_THE EXERCISE_
The listing below should be written out exactly; please include all of it.

=======

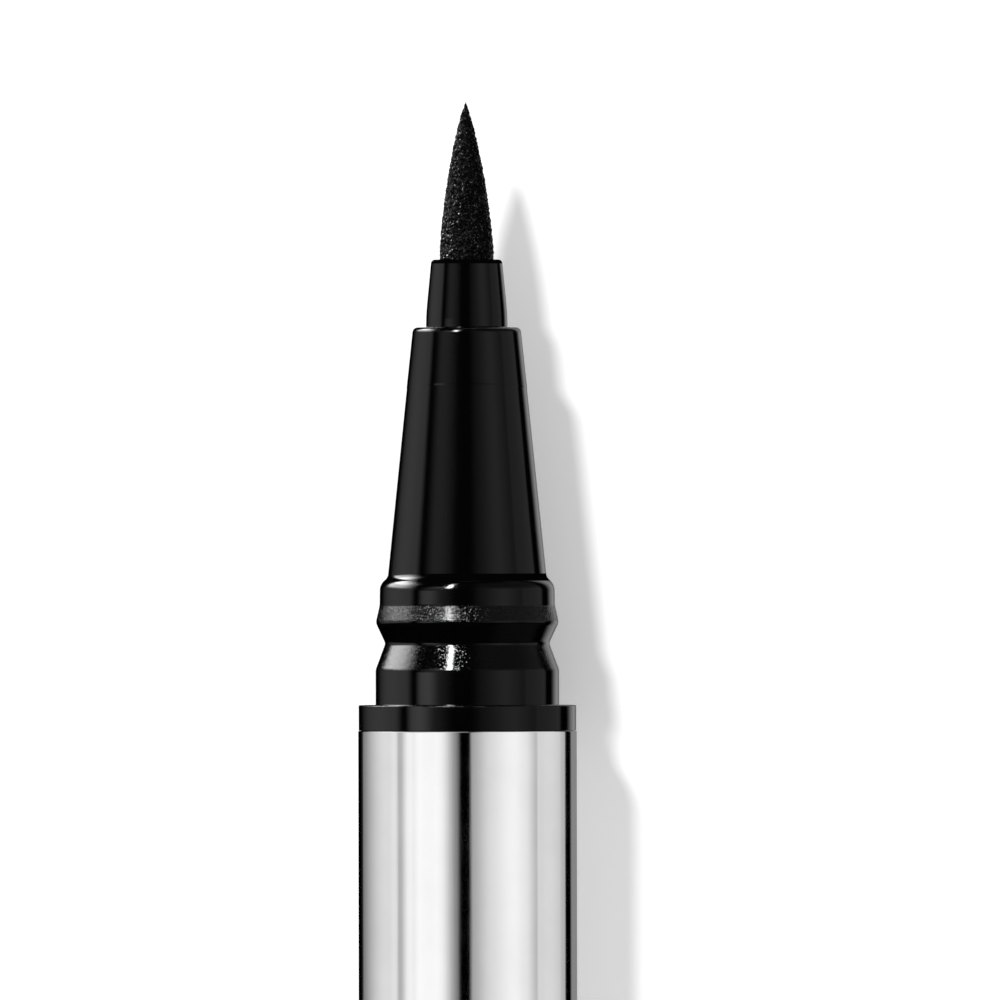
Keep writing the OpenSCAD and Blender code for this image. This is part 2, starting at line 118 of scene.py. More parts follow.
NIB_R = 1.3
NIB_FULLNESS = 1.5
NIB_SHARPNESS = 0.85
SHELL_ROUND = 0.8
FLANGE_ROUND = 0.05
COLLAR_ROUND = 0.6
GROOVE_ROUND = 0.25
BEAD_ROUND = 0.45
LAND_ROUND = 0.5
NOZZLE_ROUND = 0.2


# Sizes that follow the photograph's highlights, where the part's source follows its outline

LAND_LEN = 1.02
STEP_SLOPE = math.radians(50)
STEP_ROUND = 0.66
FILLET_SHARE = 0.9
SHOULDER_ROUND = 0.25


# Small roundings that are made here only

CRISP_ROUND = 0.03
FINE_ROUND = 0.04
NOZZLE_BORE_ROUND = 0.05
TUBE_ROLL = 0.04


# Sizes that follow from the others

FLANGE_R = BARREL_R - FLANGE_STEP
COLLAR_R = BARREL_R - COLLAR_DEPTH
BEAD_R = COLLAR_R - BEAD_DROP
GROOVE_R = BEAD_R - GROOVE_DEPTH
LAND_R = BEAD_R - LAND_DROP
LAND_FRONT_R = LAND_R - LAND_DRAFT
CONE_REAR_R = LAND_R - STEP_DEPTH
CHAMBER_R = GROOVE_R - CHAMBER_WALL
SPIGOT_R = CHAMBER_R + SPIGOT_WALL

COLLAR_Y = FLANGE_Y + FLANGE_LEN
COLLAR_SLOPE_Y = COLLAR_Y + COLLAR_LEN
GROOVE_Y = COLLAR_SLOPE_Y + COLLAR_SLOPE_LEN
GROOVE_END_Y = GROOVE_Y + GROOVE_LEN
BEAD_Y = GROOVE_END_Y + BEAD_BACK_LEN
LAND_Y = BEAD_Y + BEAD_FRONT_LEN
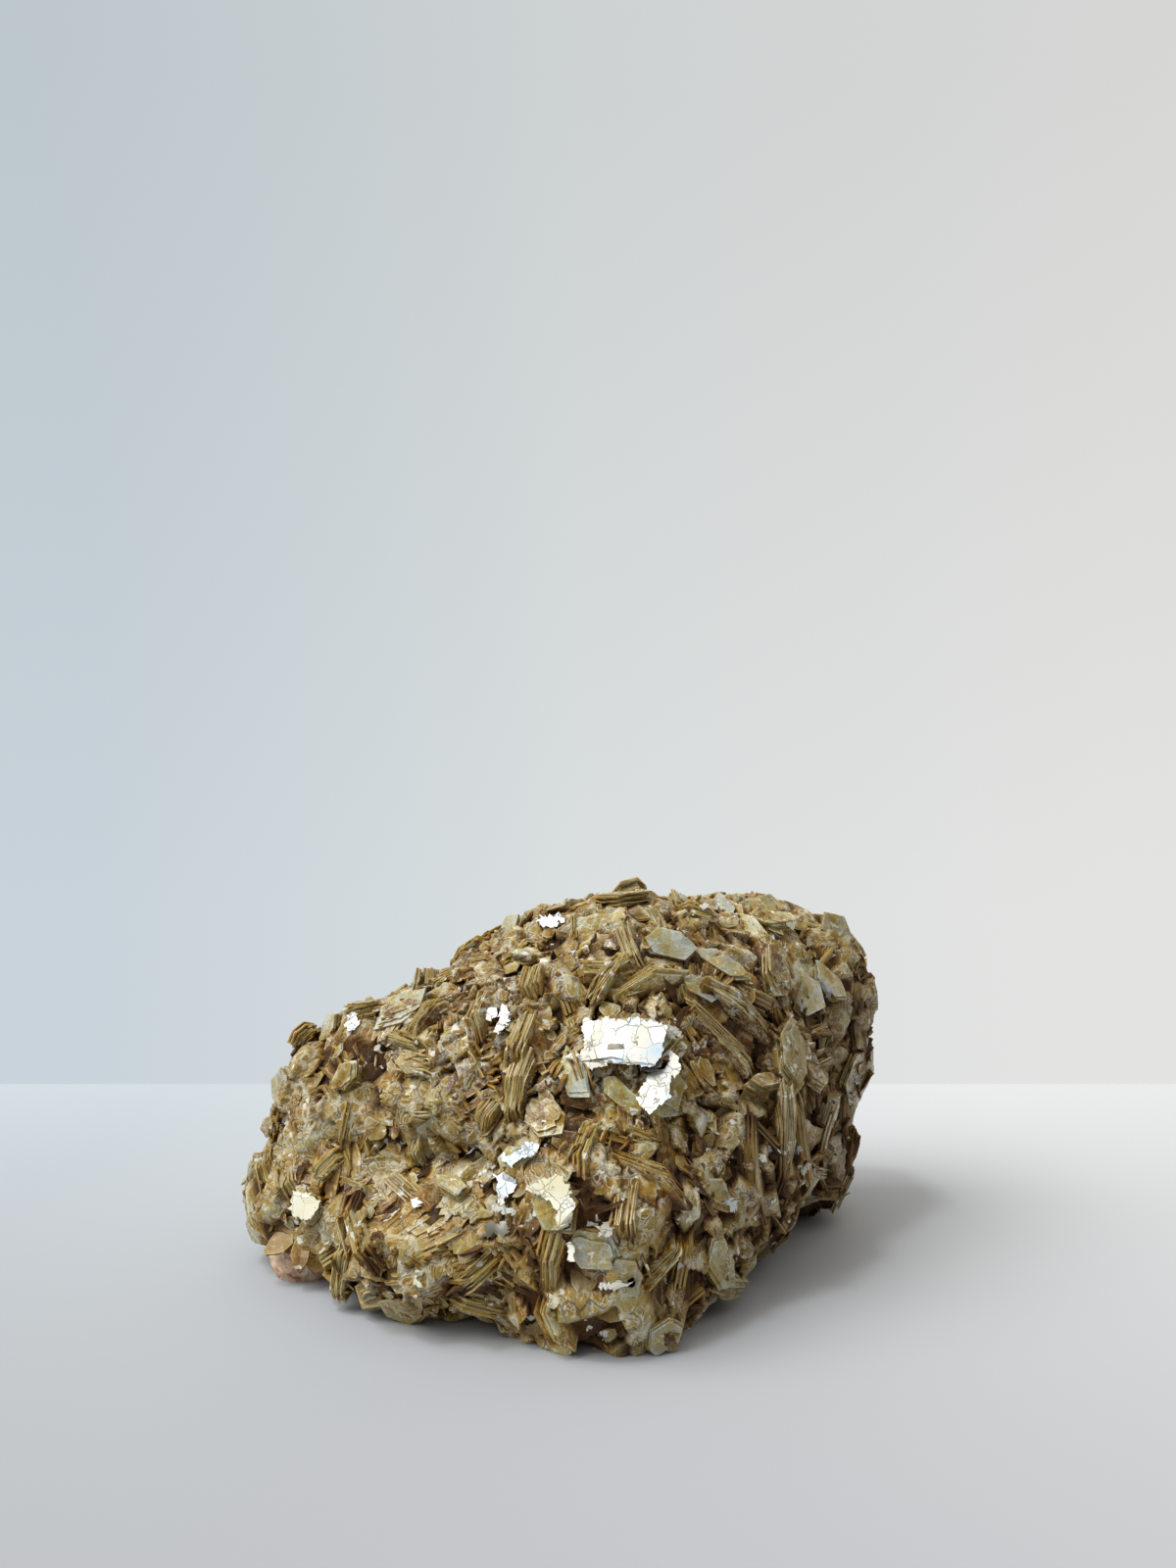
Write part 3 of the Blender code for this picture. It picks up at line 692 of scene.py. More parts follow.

=======

_FULL RESPONSE_
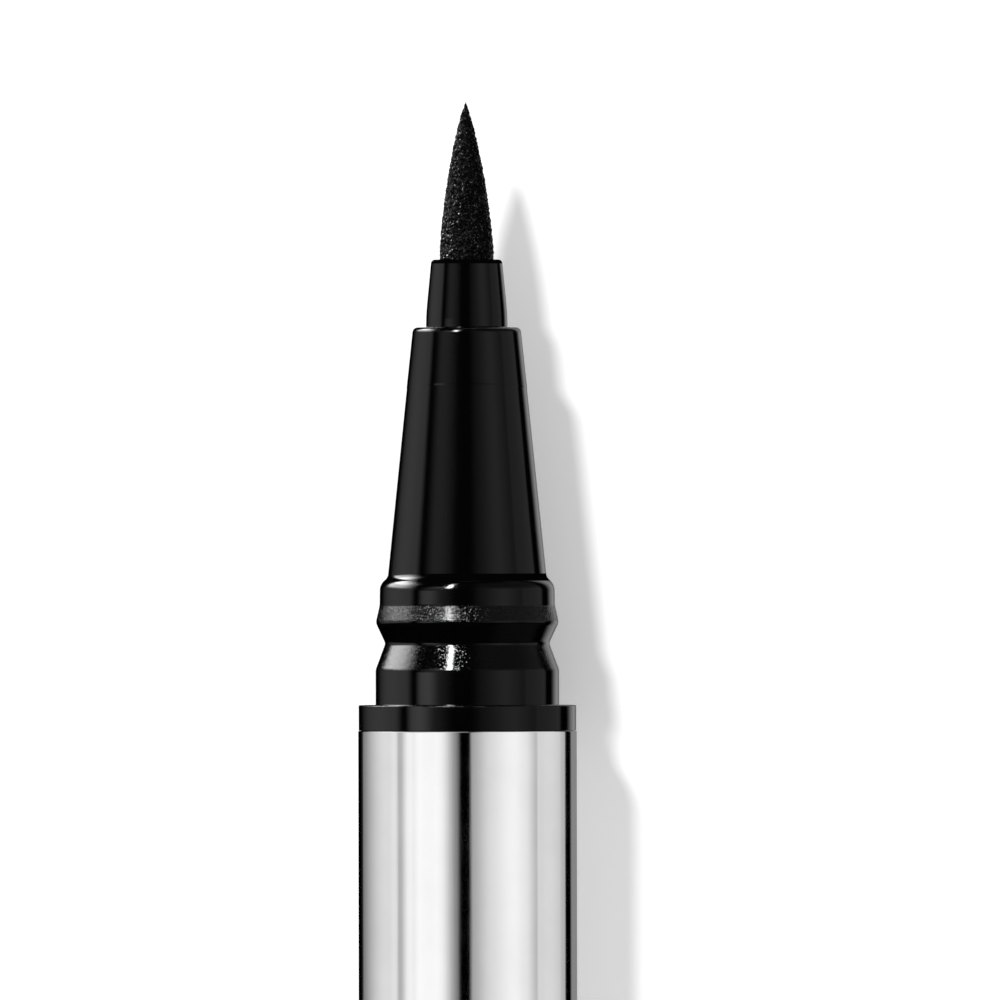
Keep writing the OpenSCAD and Blender code for this image. This is part 2, starting at line 118 of scene.py. More parts follow.
NIB_R = 1.3
NIB_FULLNESS = 1.5
NIB_SHARPNESS = 0.85
SHELL_ROUND = 0.8
FLANGE_ROUND = 0.05
COLLAR_ROUND = 0.6
GROOVE_ROUND = 0.25
BEAD_ROUND = 0.45
LAND_ROUND = 0.5
NOZZLE_ROUND = 0.2


# Sizes that follow the photograph's highlights, where the part's source follows its outline

LAND_LEN = 1.02
STEP_SLOPE = math.radians(50)
STEP_ROUND = 0.66
FILLET_SHARE = 0.9
SHOULDER_ROUND = 0.25


# Small roundings that are made here only

CRISP_ROUND = 0.03
FINE_ROUND = 0.04
NOZZLE_BORE_ROUND = 0.05
TUBE_ROLL = 0.04


# Sizes that follow from the others

FLANGE_R = BARREL_R - FLANGE_STEP
COLLAR_R = BARREL_R - COLLAR_DEPTH
BEAD_R = COLLAR_R - BEAD_DROP
GROOVE_R = BEAD_R - GROOVE_DEPTH
LAND_R = BEAD_R - LAND_DROP
LAND_FRONT_R = LAND_R - LAND_DRAFT
CONE_REAR_R = LAND_R - STEP_DEPTH
CHAMBER_R = GROOVE_R - CHAMBER_WALL
SPIGOT_R = CHAMBER_R + SPIGOT_WALL

COLLAR_Y = FLANGE_Y + FLANGE_LEN
COLLAR_SLOPE_Y = COLLAR_Y + COLLAR_LEN
GROOVE_Y = COLLAR_SLOPE_Y + COLLAR_SLOPE_LEN
GROOVE_END_Y = GROOVE_Y + GROOVE_LEN
BEAD_Y = GROOVE_END_Y + BEAD_BACK_LEN
LAND_Y = BEAD_Y + BEAD_FRONT_LEN
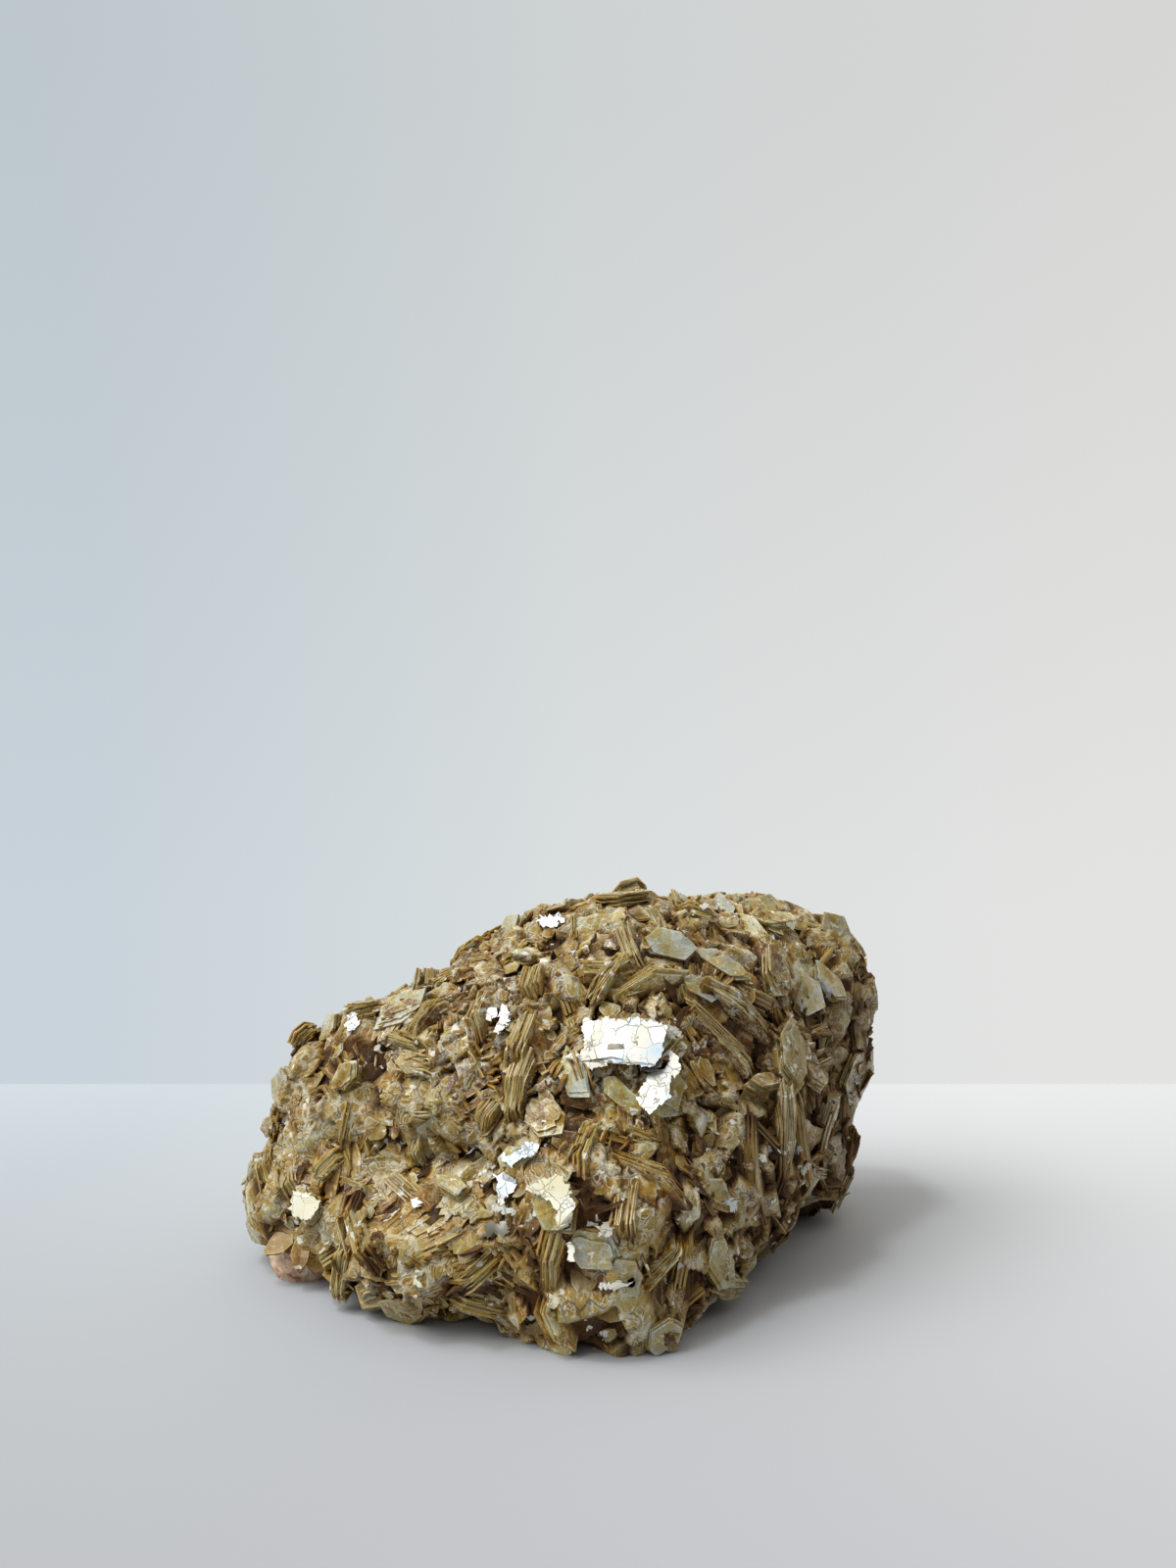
Write part 3 of the Blender code for this picture. It picks up at line 692 of scene.py. More parts follow.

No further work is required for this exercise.